Журналисты как лагерная пыль
- В последнее время журналистов стали обвинять в том, что СМИ транслирует только негативную информацию, а если в стране происходит авиакатастрофа или теракт, это событие тут же затмевает другие новости.
А что такое негативная информация? Вы знаете о том, что когда сообщается о проигрыше футбольной команды, в стране резко возрастает количество инфарктов? Людям просто становится плохо. И что теперь? Не сообщать счет игры?
В 1993 году я вел репортаж из Белого дома во время мятежа. И именно в эфире «Эха Москвы» Руцкой выступил с заявлением: «Товарищи, поднимайте самолеты, летите бомбить Кремль!». Это был я – я вывел в прямой эфир мятежников. Правда, Борис Николаевич мне потом устроил… Но это была моя работа.

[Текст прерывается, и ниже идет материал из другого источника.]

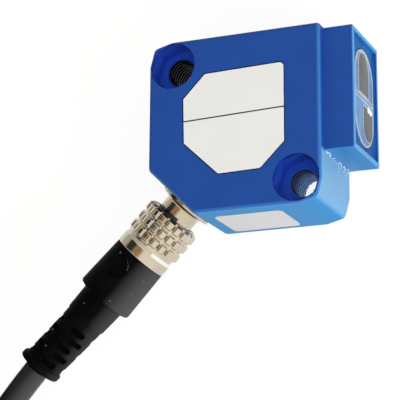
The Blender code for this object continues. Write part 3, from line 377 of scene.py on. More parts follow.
def softenEdges(piece, width, segments=2, angle=32, sharp=50):
    step = piece.modifiers.new("soften", "BEVEL")
    step.width = width * mm
    step.segments = segments
    step.limit_method = "ANGLE"
    step.angle_limit = math.radians(angle)
    applyModifiers(piece)
    stale = piece.data.attributes.get("custom_normal")
    if stale:
        piece.data.attributes.remove(stale)
    piece.data.shade_smooth()
    piece.data.set_sharp_from_angle(angle=math.radians(sharp))
    flat = piece.modifiers.new("flat", "WEIGHTED_NORMAL")
    flat.weight = 100
    flat.keep_sharp = True
    applyModifiers(piece)


def paintFaces(piece, material, test):
    piece.data.materials.append(materials[material])
    last = len(piece.data.materials) - 1
    for face in piece.data.polygons:
        if test(face.center / mm, face.normal):
            face.material_index = last


# a closed block over an outline in millimetres
def prism(outline, low, high):
    bm = bmesh.new()
    face = bm.faces.new([bm.verts.new((x * mm, y * mm, low * mm)) for x, y in outline])
    lifted = bmesh.ops.extrude_face_region(bm, geom=[face])
    risen = [item for item in lifted["geom"] if isinstance(item, bmesh.types.BMVert)]
    bmesh.ops.translate(bm, verts=risen, vec=(0, 0, (high - low) * mm))
    return bm


def rectangle(left, low, right, high):
    return [(left, low), (right, low), (right, high), (left, high)]


def box(low, high):
    return prism(rectangle(*low[:2], *high[:2]), low[2], high[2])


# replaces each corner, listed anticlockwise, by an arc
def rounded(outline, radii, steps=6):
    points = []
    for i, corner in enumerate(outline):
        radius = radii[i] if isinstance(radii, list) else radii
        here = Vector(corner)
        if radius <= 0:
            points.append(tuple(here))
            continue
        before = (Vector(outline[i - 1]) - here).normalized()
        after = (Vector(outline[(i + 1) % len(outline)]) - here).normalized()
        opening = before.angle(after)
        middle = here + (before + after).normalized() * radius / math.sin(opening / 2)
        start = here + before * radius / math.tan(opening / 2) - middle
        points += [tuple(middle + Matrix.Rotation((math.pi - opening) * step / steps, 2) @ start)
                   for step in range(steps + 1)]
    return points


def inset(outline, distance):
    points = []
    for i, corner in enumerate(outline):
        here = Vector(corner)
        into = (here - Vector(outline[i - 1])).normalized()
        out = (Vector(outline[(i + 1) % len(outline)]) - here).normalized()
        first, last = Vector((-into.y, into.x)), Vector((-out.y, out.x))
        mean = (first + last).normalized()
        points.append(tuple(here + mean * distance / mean.dot(first)))
    return points


def circle(radius, count, turn=0, x=0, y=0):
    angles = [math.radians(turn) + 2 * math.pi * i / count for i in range(count)]
    return [(x + radius * math.cos(angle), y + radius * math.sin(angle)) for angle in angles]


# half a circle, anticlockwise from an angle
def halfCircle(x, y, radius, start, steps=28):
    angles = [start + math.pi * step / steps for step in range(steps + 1)]
    return [(x + radius * math.cos(angle), y + radius * math.sin(angle)) for angle in angles]


def placed(bm, matrix):
    bmesh.ops.transform(bm, matrix=matrix, verts=bm.verts)
    return bm


# stands a block made in X and Y on its side: its X runs along +Y, its Y along +Z, its Z along +X
def onSide(bm, x=0, y=0, z=0):
    turn = Matrix(((0, 0, 1), (1, 0, 0), (0, 1, 0))).to_4x4()
    return placed(bm, Matrix.Translation(Vector((x, y, z)) * mm) @ turn)


def onConnector(bm):
    return placed(bm, connectorFrame)


# the test gets a face's place and angle in the connector's frame, in millimetres and degrees
def paintRound(piece, material, test):
    def found(place, normal):
        local = connectorFrame.inverted() @ (place * mm) / mm
        return test(local, math.degrees(math.atan2(local.y, local.x)), normal)
    paintFaces(piece, material, found)


# skins over rings of points; a ring may be a single tip, and a closed skin ends where it starts
def skin(bm, rings, closed=False):
    for low, high in zip(rings, rings[1:] + rings[:1] if closed else rings[1:]):
        count = max(len(low), len(high))
        for i in range(count):
            j = (i + 1) % count
            corners = [low[i % len(low)], low[j % len(low)], high[j % len(high)], high[i % len(high)]]
            distinct = list(dict.fromkeys(corners))
            if len(distinct) > 2:
                bm.faces.new(distinct)
    return bm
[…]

Журналистика, кстати сказать, – это постоянный риск. К сожалению, государство не борется за раскрытие убийств журналистов так, как оно борется за раскрытие убийств депутатов. Журналисты – это, знаете ли, как лагерная пыль: мол, еще нарожают…За последние десять лет при исполнении обязанностей было убито 15 журналистов. Из них 14 дел не раскрыто.